Undoubtedly, my identity has blurred. It is no longer so straightforward and singular, due to my endeavours to conform to the ‘British normality’ by dampening any signs that could expose my Chinese identity: I learned to speak charismatically like a “normal” British person; I learned to casually throw in a couple of colloquial phrases to signal that I “belong”; I learned to mimic like an idiot, overstressing each syllable in attempts to make myself sound more English, until I no longer know who I really am, or maybe more importantly – who I really want to be.
The more I settle into the UK, the more I come to notice the undercurrent that runs beneath this society. I have, for the first time in my life, encountered the millions of negative connotations around the words “Chinese” and “China”, with their demonised reputation in the media and everywhere around me, and I realise with a sour ache how tightly those words cling and will always cling to me. I became sensitive to those labels, so much so that I accepted their negative connotations and took on their “euphemism” and safe ambiguity, addressing myself by the neutral term of “Asian” as opposed to “Chinese”.
I was and probably still am ashamed of my Chinese identity – this is a fact that took me years to digest. I lost the confidence to be proud of my heritage, to be proud of being Chinese. Instead of building that boundary of indifference, I allowed each attack to slip into my soul, melting down my self-esteem. It took me a long time to realise that the old me needed a soft pat on the head, a warm hug, to be acknowledged that she had done well and that it has indeed been very brave of her to pull through, to be told that she did not need an impeccable English accent or a perfect academic report to be accepted, and that more importantly, that she deserved better and had the right to stand up and speak for herself – I owe myself that.

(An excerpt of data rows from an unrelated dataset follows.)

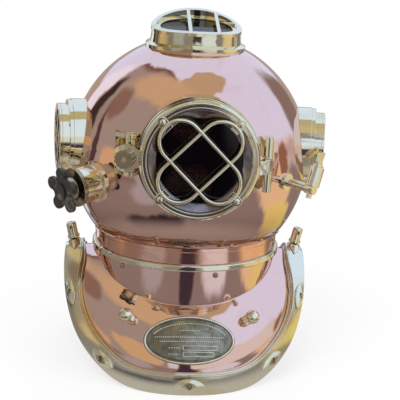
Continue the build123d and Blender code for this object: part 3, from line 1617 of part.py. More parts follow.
# Write each piece
pieces = {
    "breastplate_shell": breastplate_shell,
    "breastplate_rim": breastplate_rim,
    "brail_front_left": brail_front_left,
    "brail_front_right": brail_front_right,
    "brail_back_left": brail_back_left,
    "brail_back_right": brail_back_right,
    "brail_pads": brail_pads,
    "rim_studs": rim_studs,
    "shoulder_nut_left": shoulder_nut_left,
    "shoulder_nut_right": shoulder_nut_right,
    "collar_ring": collar_ring,
    "neck_gasket": neck_gasket,
    "collar_screws": collar_screws,
    "catch_bracket": catch_bracket,
    "catch_pin": catch_pin,
    "safety_catch": safety_catch,
    "nameplate": nameplate,
    "lanyard_studs": lanyard_studs,
    "bonnet_shell": bonnet_shell,
    "bonnet_neck_ring": bonnet_neck_ring,
    "neck_rivets": neck_rivets,
    "front_seat_ring": front_seat_ring,
    "front_gasket": front_gasket,
    "faceplate_ring": faceplate_ring,
    "faceplate_glass": faceplate_glass,
    "faceplate_retainer": faceplate_retainer,
    "faceplate_guard": faceplate_guard,
    "guard_screws": guard_screws,
    "hinge_lugs": hinge_lugs,
    "hinge_pin": hinge_pin,
    "latch_lugs": latch_lugs,
    "latch_pin": latch_pin,
    "swing_bolt": swing_bolt,
    "latch_nut": latch_nut,
    "left_window_seat": left_window_seat,
    "left_window_glass": left_window_glass,
    "left_window_bezel": left_window_bezel,
    "left_window_guard": left_window_guard,
    "right_window_seat": right_window_seat,
    "right_window_glass": right_window_glass,
    "right_window_bezel": right_window_bezel,
    "right_window_guard": right_window_guard,
    "window_gaskets": window_gaskets,
    "window_screws": window_screws,
    "top_window_frame": top_window_frame,
    "top_window_glass": top_window_glass,
    "top_window_retainer": top_window_retainer,
    "top_window_guard": top_window_guard,
    "exhaust_body": exhaust_body,
    "exhaust_cap": exhaust_cap,
    "exhaust_stem": exhaust_stem,
    "exhaust_wheel": exhaust_wheel,
    "exhaust_spring": exhaust_spring,
    "chin_valve": chin_valve,
    "spit_cock_body": spit_cock_body,
    "spit_cock_plug": spit_cock_plug,
    "air_elbow": air_elbow,
    "air_check_flap": air_check_flap,
    "phone_elbow": phone_elbow,
    "phone_gland": phone_gland,
}
os.makedirs("parts", exist_ok=True)
for name, piece in pieces.items():
    piece.part.label = name
    export_step(piece.part, f"parts/{name}.step")
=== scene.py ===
"""Looks of the copper and brass diving helmet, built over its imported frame.

Sizes are in millimetres, as on a maker's drawing. Meshes are written in metres, where the frame has them.
"""

import json
import logging
import math
from collections.abc import Sequence
from dataclasses import dataclass, field
from enum import Enum
from functools import cache
from typing import Any, NamedTuple

import bmesh
import bpy
import numpy as np
from mathutils import Matrix, Vector

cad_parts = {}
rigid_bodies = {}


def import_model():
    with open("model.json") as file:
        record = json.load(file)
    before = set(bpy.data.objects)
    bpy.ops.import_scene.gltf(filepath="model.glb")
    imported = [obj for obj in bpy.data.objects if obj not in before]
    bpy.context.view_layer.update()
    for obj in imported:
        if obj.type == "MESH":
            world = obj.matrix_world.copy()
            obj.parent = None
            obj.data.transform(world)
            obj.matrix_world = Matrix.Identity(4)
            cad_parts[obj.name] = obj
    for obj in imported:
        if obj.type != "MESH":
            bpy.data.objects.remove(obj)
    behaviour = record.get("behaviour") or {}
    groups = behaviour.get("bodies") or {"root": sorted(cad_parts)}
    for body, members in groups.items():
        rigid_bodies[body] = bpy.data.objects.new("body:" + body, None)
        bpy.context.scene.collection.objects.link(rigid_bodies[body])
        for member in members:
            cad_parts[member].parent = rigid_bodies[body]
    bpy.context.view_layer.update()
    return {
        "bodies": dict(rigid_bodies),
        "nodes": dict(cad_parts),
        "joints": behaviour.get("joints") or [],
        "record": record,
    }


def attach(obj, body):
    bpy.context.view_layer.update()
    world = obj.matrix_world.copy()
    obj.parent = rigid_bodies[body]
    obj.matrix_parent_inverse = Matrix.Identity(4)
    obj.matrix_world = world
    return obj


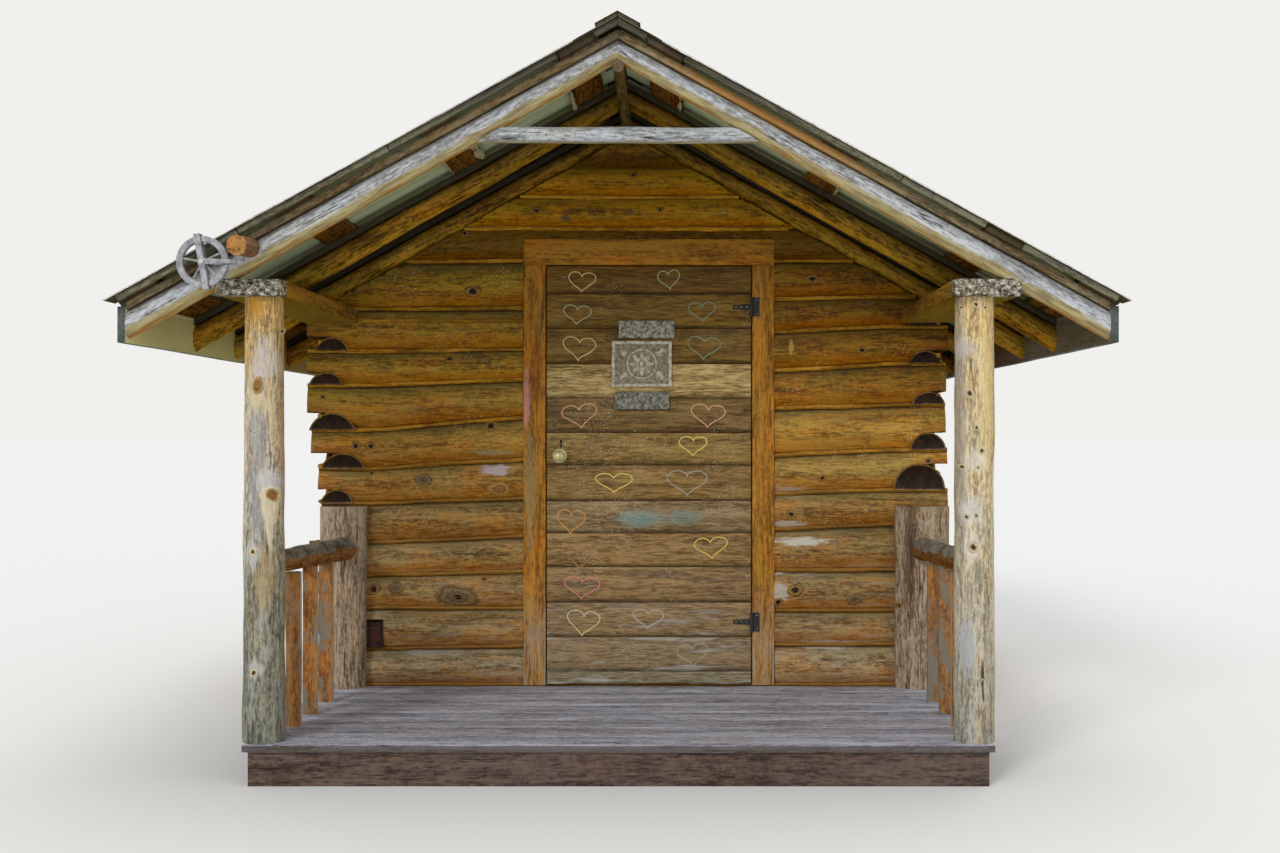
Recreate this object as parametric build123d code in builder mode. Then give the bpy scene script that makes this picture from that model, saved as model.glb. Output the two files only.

I have started doing that dirty work, digging out the pieces of shameful memories I buried, instead of clenching in my fist the sense of security of choosing what to remember.
Now forcing myself to remember every piece of it, I realise that I have the right to feel wronged and upset – I do not deserve to be treated that way, to be treated as a bore, a shy foreigner who was always the easiest target to tease, an unimportant “backup” friend. It drives me insane to think that there was once a weak and desperate little girl in me, who did not say a thing, though humiliated, when I was asked with fake curiosity and genuine amusement why “Chinese people pee standing up”, or who gave into the apology without batting an eyelid when my “best friend” mistakenly referred to my mum as “a fucking Chinese woman” when my mum answered my phone with her broken English.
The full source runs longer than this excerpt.